Gun violence has cost lives and disrupted college sports all season, touching some of the top programs in college basketball. Coaches have been thrust into uncertain and unwelcome roles in trying to navigate the topic — as well as the fallout from the Supreme Court decision to overturn Roe vs. Wade.

On a lighter note, the Big Ten is loaded and eager to climb back into the title game. And if you think you know the women’s tournament, try this 25-question quiz from AP.

Want to hear from the athletes themselves? UCLA freshman Kiki Rice and injured UConn star Paige Bueckers have each written diaries for AP about their “tourney journeys.”


The title game will be on a national network — ABC — for the first time since 1996 in a stroke of good news for the game. ABC plans to air at least a half-dozen other games, too.
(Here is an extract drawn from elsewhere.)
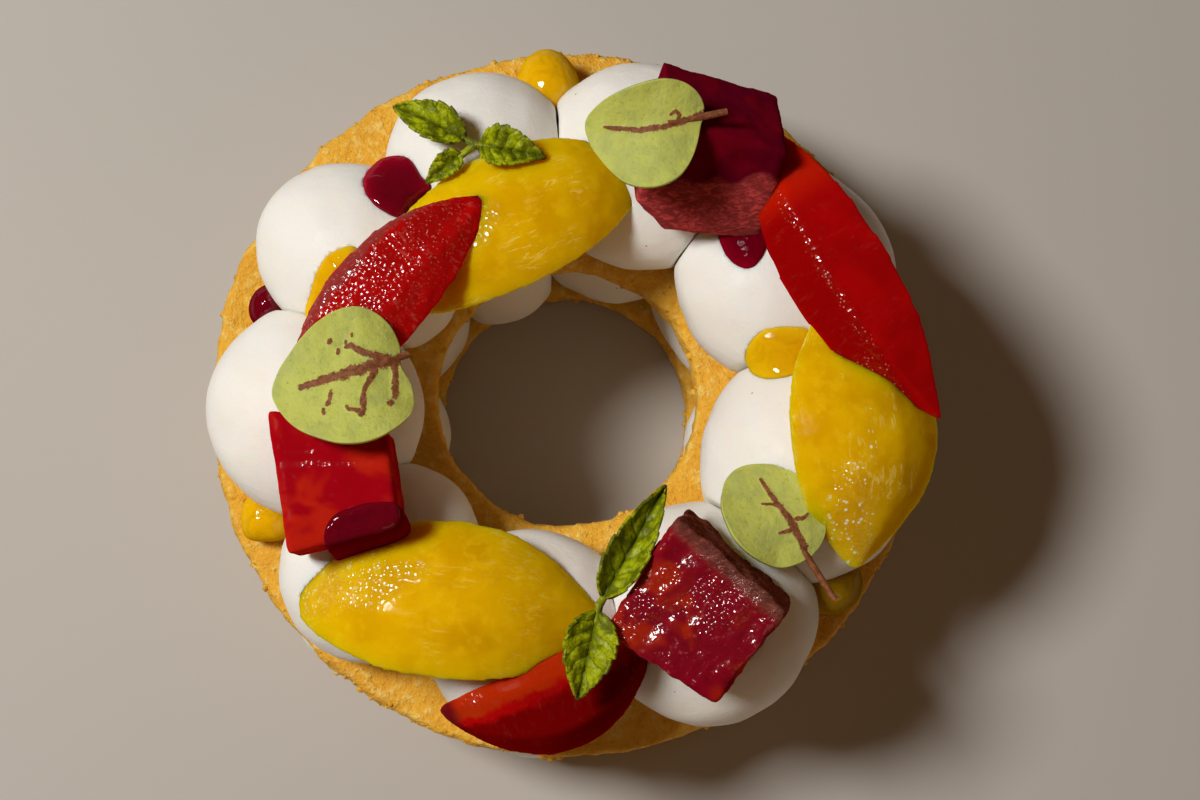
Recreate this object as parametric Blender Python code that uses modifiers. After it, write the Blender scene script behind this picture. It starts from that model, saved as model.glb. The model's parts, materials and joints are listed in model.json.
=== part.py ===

Beside that, every game of the women’s tournament will be available on ESPN’s networks or streaming, with fans encouraged to navigate to the “Watch” tab on ESPN’s sites. The NCAA will have a women’s basketball specific March Madness app by AT&T.

There are multiple sites listing game times and other details, including the NCAA site.


Who’s going to win the national championship? The initial betting favorites to reach the Final Four were (in order): South Carolina, Indiana, UConn, Stanford, LSU and Iowa, according to FanDuel Sportsbook. With Indiana and Stanford gone, the Gamecocks are an even bigger favorite to become the first repeat champion in the women’s tournament since UConn won the last of four straight in 2016.


Selection Sunday set the brackets for First Four games and first- and second-round games through Monday at campuses across the country.

Sweet 16 weekend brings a twist this year for the women’s teams: There will be two regional sites instead of four, with Greenville, South Carolina, and Seattle each hosting eight teams.

Where is the women’s Final Four? In Dallas, where the semifinals are March 31 and the championship game is April 2. As it happens, the men’s Final Four is a four-hour drive down the road in Houston that same weekend.